Recently my colleague introduced us a book that he finds interesting. It is about big data and how it would transform how we live, work and think. One key point to understand big data is that it does not necessarily mean having access to gigabytes (1 073 741 824 bytes) or exabyte (1.1529215 × 10^18 bytes) of data. It is more about making use of all available data that you have access to right now. You turn those seemingly junk data into somethings that provide insights.
Everything around us can be “datafied”.
To datafy a phenomenon is to put it in a quantified format so it can be tabulated and analyzed.
Logging is one way of datafication. As a software engineer, doing logging is essential to understand and spot potential issues in a complex software. The information gathered through logging provides us the insight to know rather accurately which parts of the software is causing issues. It makes things crystal clear.
Having all the data available to you, you eliminate the guess work. You don’t have to make assumptions (that may or may not be true) based on your gut feeling. Things usually fail with unrealistic assumptions. With the data that you collected, you no longer work in the dark. Everything is in the data.
My key take-away from reading the book is that we should let the data thinks for us. The data reflects the reality. It is the true measurement of the reality. We no longer have to be a genius to make the right decisions. This makes me think of the legendary investor, Warren Buffett.
Invest Using Big Data
In some ways, I think Warren Buffett datafies companies. He turns every aspect of a company into data that he can analyze. He reads tons and tons of financial reports. He talks to CEOs. He understands a company inside out. He, together with other legendary investors like Peter Lynch invest using big data in one way or another. Nothing is guess work for them.

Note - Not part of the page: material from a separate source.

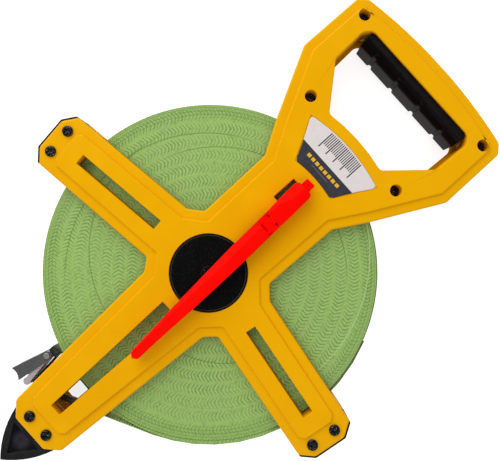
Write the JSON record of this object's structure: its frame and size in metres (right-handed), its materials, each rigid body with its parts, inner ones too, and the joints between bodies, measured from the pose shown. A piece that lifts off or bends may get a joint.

The data tells them what is good and what is bad, so they invest based on the available data. They are using common sense.
Based on the data they have, they choose the companies which are quietly making tons of money to invest in. They don’t have to do complicated calculations or use advanced theory to make their investment decisions. The data is guiding them. The data tells them whether the company is making profit or losing money. And they invest only in companies that make money. Nothing more complicated than that.
With that being said, we still cannot ignore the fact that it requires huge human effort to sort and analyze this large amount of data. We still need to give our effort in order to extract the info we want. There is no short-cut with big data.
Final thought: we may have limited resources, but not deprived of data. Data is cheap resource that has high potential value. It is available everywhere like the air we breath. Documents, books, web, … all contain valuable data. We, ourselves, generate tons of data everyday. The places we go, the foods we eat, the clothes we wear, the movies we watch, … are data. We can leverage on the data we have to understand the world better.